The assumption made by the pundits and professors appears to be very much like the assumption made by people who pray to god for desired outcomes: god is all-knowing, all-powerful, and all-good; simply request from god a desirable set of outcomes and then trust that god will achieve these outcomes in the best manner possible.  But regardless of your theology, the human beings who are the state are not gods (although judging from many of their proclamations they want you to believe that they possess something approaching god-like information, wisdom, power, and goodness).  (Indeed, the lust for power that politicians today must possess in order to succeed in politics makes most of these individuals more akin to devils than beatific gods.  But that’s a different subject.)

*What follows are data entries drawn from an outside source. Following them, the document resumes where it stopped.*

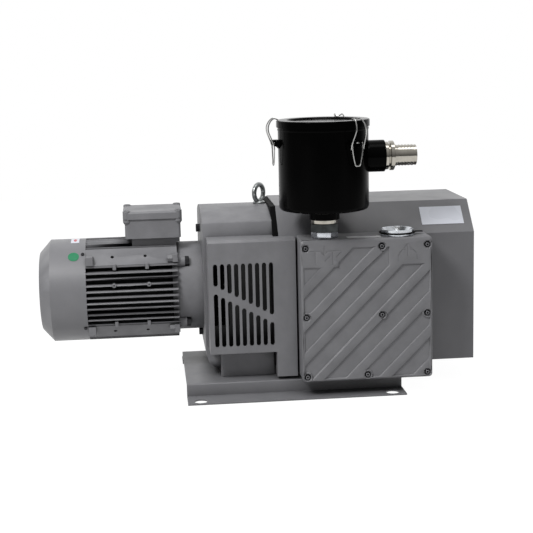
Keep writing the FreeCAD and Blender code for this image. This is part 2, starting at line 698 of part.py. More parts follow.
def gear_housing():
    """Three bolted sections: side plate, fan chamber and the oil-filled gear chamber."""
    casting = housing_prism(0.0, HOUSING_LEFT_X, HOUSING_RIGHT_X)
    radius = HOUSING_SCROLL_RADIUS
    corner = box(HOUSING_LEFT_X - 1, HOUSING_LEFT_X + radius, HOUSING_FRONT_Y - 1,
                 AXIS_Y + HOUSING_HALF_WIDTH + 1, HOUSING_BOTTOM_Z - 1, HOUSING_BOTTOM_Z + radius)
    barrel = rod_y(radius, HOUSING_FRONT_Y - 2, AXIS_Y + HOUSING_HALF_WIDTH + 2,
                   HOUSING_LEFT_X + radius, HOUSING_BOTTOM_Z + radius)
    casting = casting.cut(corner.cut(barrel))
    casting = rounded(casting, HOUSING_EDGE_RADIUS, lambda a, b: abs(a.x - b.x) > HOUSING_LENGTH - 1
                      and abs(a.z - HOUSING_CREASE_Z) < 0.1)
    fan_room = rod_x(FAN_RADIUS + FAN_CLEARANCE, HOUSING_LEFT_X + HOUSING_WALL, FAN_ROOM_RIGHT_X)
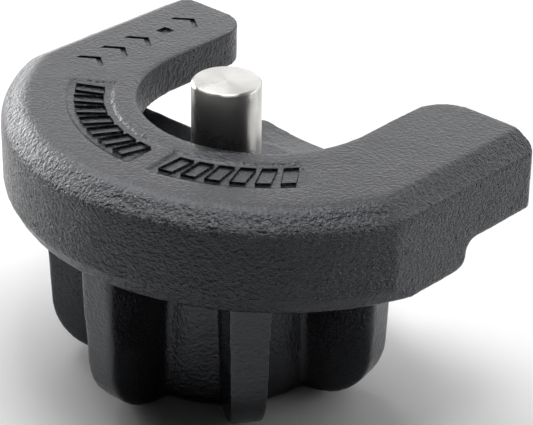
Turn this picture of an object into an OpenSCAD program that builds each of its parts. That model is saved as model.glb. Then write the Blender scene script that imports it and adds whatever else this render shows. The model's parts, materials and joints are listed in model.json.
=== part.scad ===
// Trailer coupler lock: a horseshoe casting that closes round a coupler's nose,
// with a locking pin that stands in the ball socket and a lock unit in the hub below.
// Millimetres. Origin: on the pin's axis, level with the collar's top face.
// +Y points out of the mouth, +Z up, +X to the right arm.

/* [Collar] */
// Half of the collar's width across the arms
collar_half_w = 92.5; // [90:0.5:96]
// Radius of the closed end's outer wall
nose_r = 100.4; // [98:0.2:104]
// How far the centre of that radius lies behind the pin
nose_y = 25.7; // [23:0.1:27]
// Reach of the arm tips behind the pin
tip_y = 63.7; // [60:0.1:66]
// Height of the collar
collar_h = 37.6; // [36:0.2:40]
// Width of the bevel along the top outer edge
bevel_w = 10; // [6:0.5:12]
// Drop of that bevel
bevel_drop = 5.2; // [3:0.2:7]
// Height of the sloping band under the nose
under_h = 6.5; // [4:0.5:8]
// How far that band leans in
under_w = 3.4; // [2:0.2:5]

/* [Mouth and lip slot] */
// Half of the mouth's width, and the radius of its round end
mouth_r = 46.6; // [45:0.1:48]
// Centre of the mouth's round end, behind the pin
mouth_y = 20.6; // [19:0.1:22]
// Half of the width of the slot that takes the coupler's lip
slot_r = 76; // [70:0.5:78]
// Depth of the slot's roof below the top face
slot_roof = 14.6; // [13:0.1:16]
// Depth of the slot's floor below the top face
slot_floor = 27.7; // [27:0.1:29]
// Rear edge of the lower plate, behind the pin
plate_y = 24; // [22:0.5:26]
// Reach of the tongue behind the pin
tongue_y = 46.7; // [44:0.1:48]
// Half of the tongue's width
tongue_half_w = 29; // [26:0.5:32]

/* [Hub] */
// Depth of the hub's bottom face below the top face
hub_z = 102; // [100:0.5:104]
// Radius of the hub's barrel
hub_r = 38; // [37.5:0.1:39]
// Number of fins round the hub
fin_count = 7; // [7:1:7]
// Reach of a fin from the pin's axis
fin_r = 66.5; // [62:0.5:68]
// Thickness of a fin at the collar
fin_top_t = 15.8; // [14:0.2:17]
// Thickness of a fin at its bottom
fin_foot_t = 12.6; // [11:0.2:14]
// Radius of a fin's lower outer corner
fin_corner_r = 24; // [18:0.5:26]

/* [Locking pin] */
// Radius of the locking pin
pin_r = 12.7; // [12.7:0.1:12.7]
// Height of the pin's end above the collar
pin_top = 12.2; // [10:0.2:13]
// Chamfer on the pin's end
pin_chamfer = 0.8; // [0.4:0.1:1.2]

/* [Lock unit] */
// Radius of the lock housing
housing_r = 28.42; // [28.42:0.01:28.42]
// Travel of the two latch bolts
bolt_travel = 5; // [5:0.5:5]
// Radius of a latch bolt
bolt_r = 5; // [5:0.1:5]
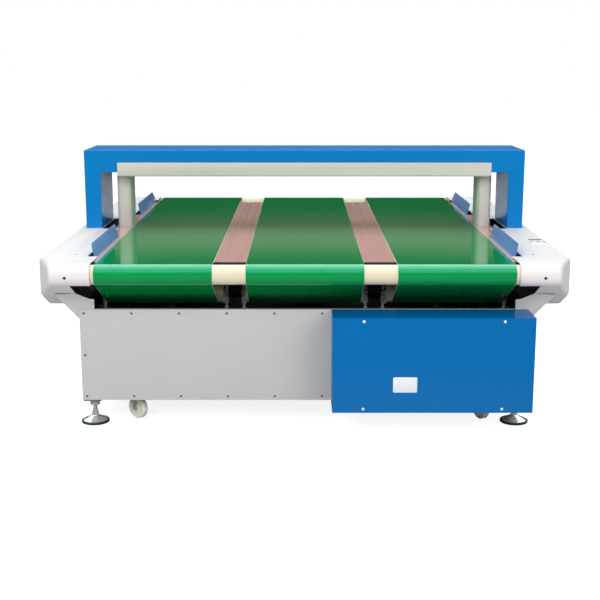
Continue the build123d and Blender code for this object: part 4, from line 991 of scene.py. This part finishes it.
def makeSky(settings):
    world = bpy.data.worlds.new("studioAir")
    world.use_nodes = True
    tree = world.node_tree
    background = tree.nodes["Background"]
    background.inputs["Strength"].default_value = 1.0
    axes = splitAxes(tree, tree.nodes.new("ShaderNodeTexCoord").outputs["Generated"])
    halves = [skyRamp(tree, axes["Z"], settings[half]) for half in ("inFront", "behind")]
    toRear = rangeNode(tree, axes["Y"], -settings["seam"], settings["seam"], 0.0, 1.0)
    sky = mixColors(tree, toRear, *halves)
    brighter = tree.nodes.new("ShaderNodeVectorMath")
    brighter.operation = "SCALE"
    brighter.inputs["Scale"].default_value = settings["strength"]
    tree.links.new(sky, brighter.inputs[0])
    path = tree.nodes.new("ShaderNodeLightPath")
    ambient, backdrop = settings["ambient"] + (1,), settings["backdrop"] + (1,)
    lit = mixColors(tree, path.outputs["Is Glossy Ray"], ambient, brighter.outputs[0])
    seen = mixColors(tree, path.outputs["Is Camera Ray"], lit, backdrop)
    tree.links.new(seen, background.inputs["Color"])
    bpy.context.scene.world = world


lampSettings = {
    "keyLight": {"place": (-2.4, -5.2, 3.6), "size": (3.4, 3.4), "power": 185.0,
                 "target": (0, 0, 0.6), "inGloss": False},
    "fillLight": {"place": (3.4, -4.8, 3.0), "size": (3.2, 3.2), "power": 115.0,
                  "target": (0, 0, 0.5), "inGloss": False},
    "topLight": {"place": (0.0, 0.2, 4.6), "size": (5.0, 4.0), "power": 110.0,
                 "target": (0, 0, 0), "inGloss": True},
}


def addSoftbox(name, settings):
    light = bpy.data.lights.new(name, "AREA")
    light.shape = "RECTANGLE"
    light.size, light.size_y = settings["size"]
    light.energy = settings["power"]
    lamp = bpy.data.objects.new(name, light)
    lamp.location = settings["place"]
    bpy.context.scene.collection.objects.link(lamp)
    lamp.visible_glossy = settings["inGloss"]
    aim = Vector(settings["target"]) - lamp.location
    lamp.rotation_euler = aim.to_track_quat("-Z", "Y").to_euler()


cameraSettings = {"place": (-0.0159, -5.7306, 1.5635), "tilt": 12.064, "yaw": 0.0011, "lens": 65.74,
                  "sensor": 36.0}


def makeCamera(settings):
    data = bpy.data.cameras.new("photoCamera")
    data.lens = settings["lens"]
    data.sensor_width = settings["sensor"]
    camera = bpy.data.objects.new("photoCamera", data)
    camera.location = settings["place"]
    camera.rotation_euler = (math.radians(90 - settings["tilt"]), 0, settings["yaw"])
    bpy.context.scene.collection.objects.link(camera)
    bpy.context.scene.camera = camera


makeFloor(floorSettings)
makeSky(skySettings)
for name, settings in lampSettings.items():
    addSoftbox(name, settings)
bpy.context.scene.view_settings.view_transform = "Standard"
makeCamera(cameraSettings)
print("stage 10: floor, light and camera set")
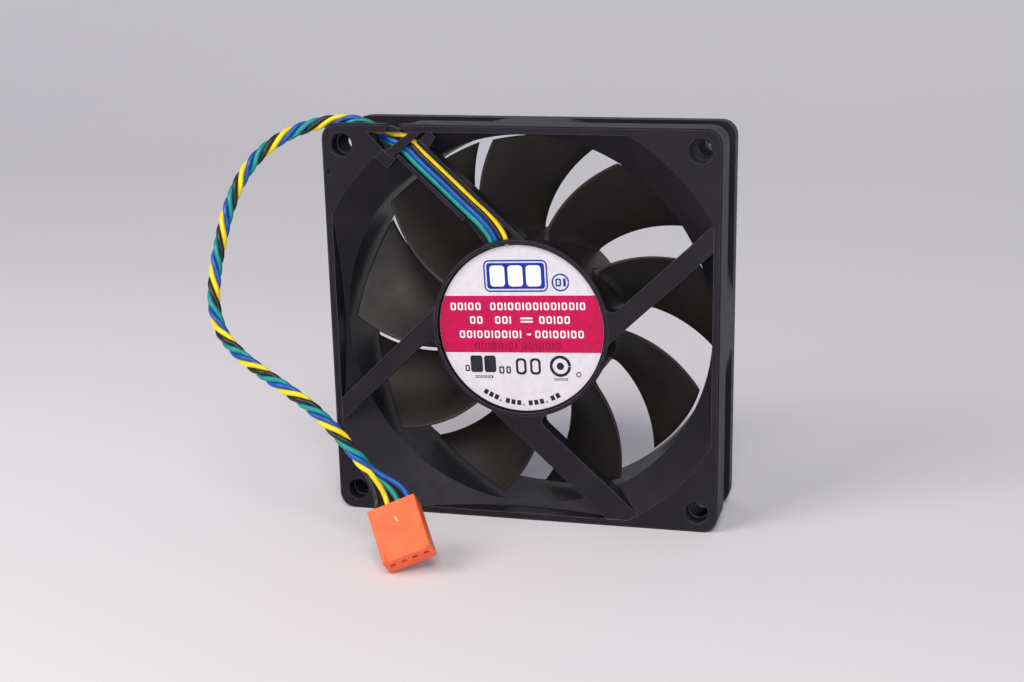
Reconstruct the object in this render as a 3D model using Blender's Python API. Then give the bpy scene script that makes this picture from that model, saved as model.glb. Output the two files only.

Thomas Leonard’s Illiberal Reformers (which usefully covers some of the same ground that I first toured when I read Arthur Ekirch’s The Decline of American Liberalism [1955] and Progressivism in America [1974], and then later Robert Higgs’s Crisis and Leviathan [1987]) makes clear that American “Progressives” of a hundred or so years ago ‘solved’ the problem of securing widespread agreement on what government should do and how government should do it simply by assuming that such agreement isn’t needed.  The “Progressives” themselves – self-anointed “experts” on the economy and society – fancied that they knew what the People should get from the state and these “Progressives” were naively confident in their ability to ensure that the state would do their bidding in the same way that a well-constructed chop saw or kitchen blender does the bidding of its operator.

The more one learns about the history of “Progressivism” and of the personalities and vanities of “Progressives,” the more one is astonished not only at “Progressives'” boundless arrogance but also at their utterly irrational and romantic ideas – ideas whose irrationality and foolish romance were cleverly hidden behind “Progressives'” boasts about their commitment to science.

…..

* That we seldom see private firms expand and diversify so thoughtlessly and unwisely is due to the fact that shareholders and creditors of firms have their own funds at stake.  This ‘skin-in-the-game’ fosters prudence and good sense – prudence and good sense that are absent when, through politics, everyone spends everyone else’s money.